Forests cover 13.6% of Lebanon, and other wooded lands represents 11%.  Since 2011, more than 600,000 trees, including cedars and other native species, have been planted throughout Lebanon as part of the Lebanon Reforestation Initiative (LRI). More reforestation efforts are needed. For example, the 40 hectares of Cedrus libani at Al Shouf Cedar Nature Reserve could be expanded to 3,000 hectares.

Natural areas of Lebanon include:
Aammiq Wetland, an area of marsh in the Beqaa Valley
Al Shouf Cedar Nature Reserve, an area of cedar forest around Barouk
Benta'ael, a national park area in the mountains above Byblos
Horsh Ehden, a cedar forest north of Ehden
 Forest of the Cedars of God (Horsh Arz el-Rab), the remains of an ancient Lebanese cedar forest containing some of the oldest extant Cedar trees of the country.

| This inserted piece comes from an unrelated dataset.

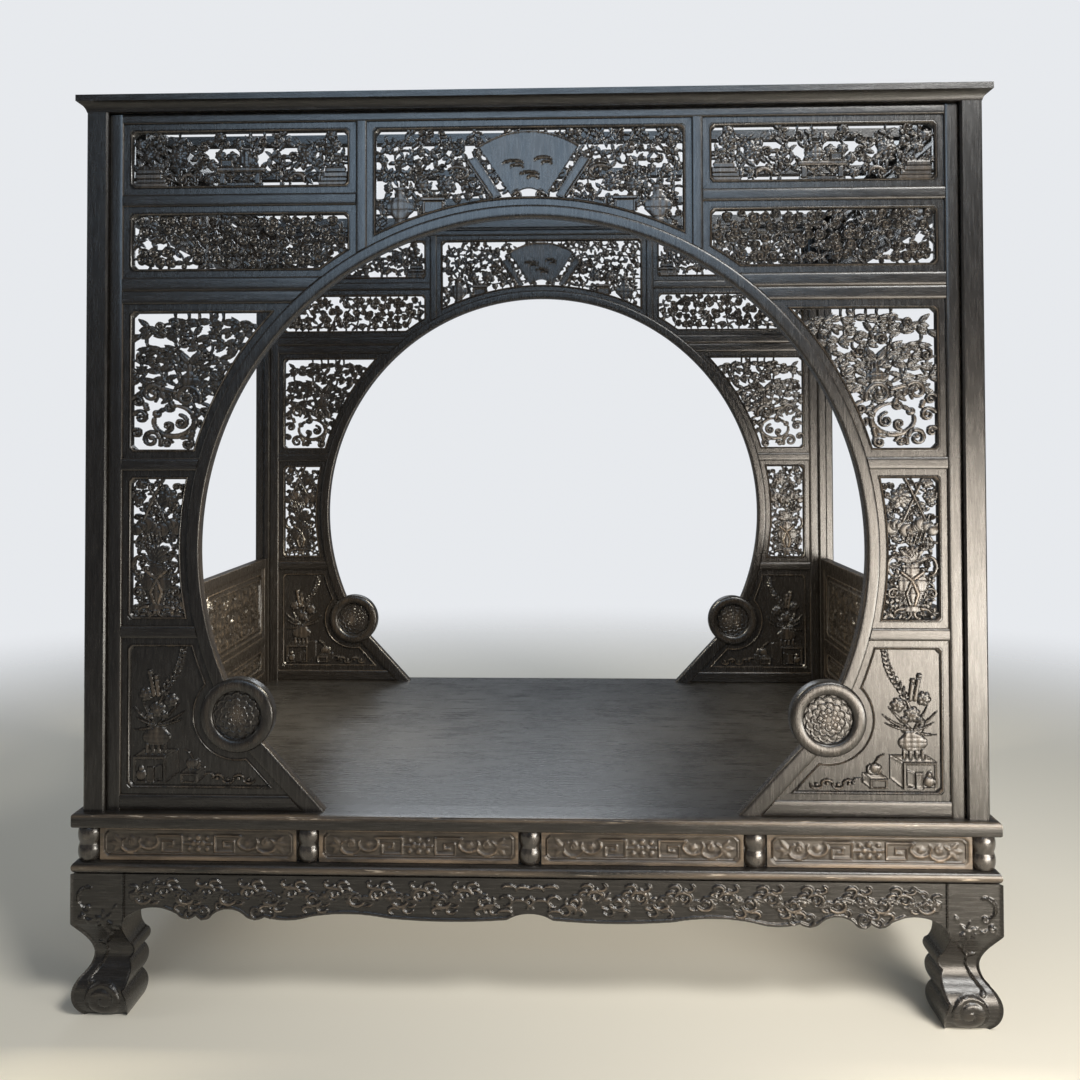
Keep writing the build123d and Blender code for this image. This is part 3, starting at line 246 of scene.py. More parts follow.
@dataclass(frozen=True)
class WoodFinish:
    """Dark polished hardwood, lighter brown where it stands proud: partly real rubbing, partly a painted
    highlight on crests and edges.
    """

    name: str
    grain: Triple  # stretch of the grain; the smallest is along the fibres
    dark: Triple = (0.0075, 0.0062, 0.0053)
    light: Triple = (0.0150, 0.0125, 0.0104)
    # lighter brown on crests and edges: real rubbing and a painted highlight
    rubbed: Triple = (0.20, 0.150, 0.105)
    bare: Triple = (0.40, 0.34, 0.27)
    dust: Triple = (0.16, 0.155, 0.15)
    # how strongly that lighter brown, rubbing and painted highlight, is mixed in
    wear_and_highlight: float = 0.35
    chipped: float = 0.15
    dusty: float = 0.08
    roughness: float = 0.24
    streak: float = 0.05
    bump: float = 0.10
    gloss: float = 0.62
    dulling: float = 0.6  # how much dust adds to the roughness
    pore_depth: float = 0.0006

    def make(self, groups: dict[str, object]) -> object:
        """Builds the material.

        Args:
            groups: The shared node groups by name.

        Returns:
            The material.
        """
        material = bpy.data.materials.new(self.name)
        material.use_nodes = True
        tree = material.node_tree
        shader = tree.nodes["Principled BSDF"]
        place = add_node(tree, "ShaderNodeTexCoord").outputs["Object"]
        along = add_node(tree, "ShaderNodeMapping", {"Vector": place, "Scale": self.grain}).outputs["Vector"]
        raised = add_node(tree, "ShaderNodeAttribute", attribute_name="raised").outputs["Fac"]
        grain = add_node(tree, "ShaderNodeGroup", node_tree=groups["grain"], links={"Vector": along}).outputs
        wear_and_highlight = add_node(tree, "ShaderNodeGroup", node_tree=groups["wear_and_highlight"],
                        links={"Vector": along, "Raised": raised, "Amount": self.wear_and_highlight,
                               "Chipped": self.chipped}).outputs
        dust = add_node(tree, "ShaderNodeGroup", node_tree=groups["dust"],
                        links={"Vector": place, "Amount": self.dusty}).outputs["Dust"]
        below: object = (*self.dark, 1.0)
        # the lighter brown on raised places is real rubbing and also a painted highlight on crests and edges
        for share, colour in ((grain["Streaks"], self.light), (wear_and_highlight["Rubbed"], self.rubbed),
                              (wear_and_highlight["Chips"], self.bare), (dust, self.dust)):
            links = {"Factor": share, "A": below, "B": (*colour, 1.0)}
            below = add_node(tree, "ShaderNodeMix", links, data_type="RGBA").outputs["Result"]

        def scaled(value: object, factor: float, offset: object, clamp: bool = False) -> object:
            """A value times a factor plus an offset."""
            links = {0: value, 1: factor, 2: offset}
            node = add_node(tree, "ShaderNodeMath", links, operation="MULTIPLY_ADD", use_clamp=clamp)
            return node.outputs[0]

        pores = add_node(tree, "ShaderNodeBump", {"Height": grain["Pores"], "Strength": self.bump,
                                                  "Distance": self.pore_depth})
        sheen = scaled(grain["Streaks"], self.streak, self.roughness)
        for label, socket in (("Base Color", below), ("Roughness", scaled(dust, self.dulling, sheen, True)),
                              ("Normal", pores.outputs["Normal"]),
                              ("Specular IOR Level",
                               scaled(grain["Streaks"], 0.45 * self.gloss, 0.75 * self.gloss))):
            tree.links.new(socket, shader.inputs[label])
        return material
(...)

Jabal Rihane, a nature reserve in the Rihane mountains of south Lebanon
Palm Islands Nature Reserve, small islands near Tripoli 
Qammoua protected area, a grove of cedars, Cilicica fir and junipers in Akkar, North Lebanon
Jaj Cedars, an area of cedar forests in the Byblos District area.
Tyre Coast Nature Reserve, a Ramsar site in Southern Lebanon.
Abraham River gorge, a valley in the Byblos District.
Tannourine Cedar Reserve, a cedar forest in the mountains above Byblos.
Wadi Jhannam, a ravine in North Lebanon.
Ouadi Qadisha (the Holy Valley), a UNESCO's World Heritage Site consisting of steep valleys with a longstanding monastic history.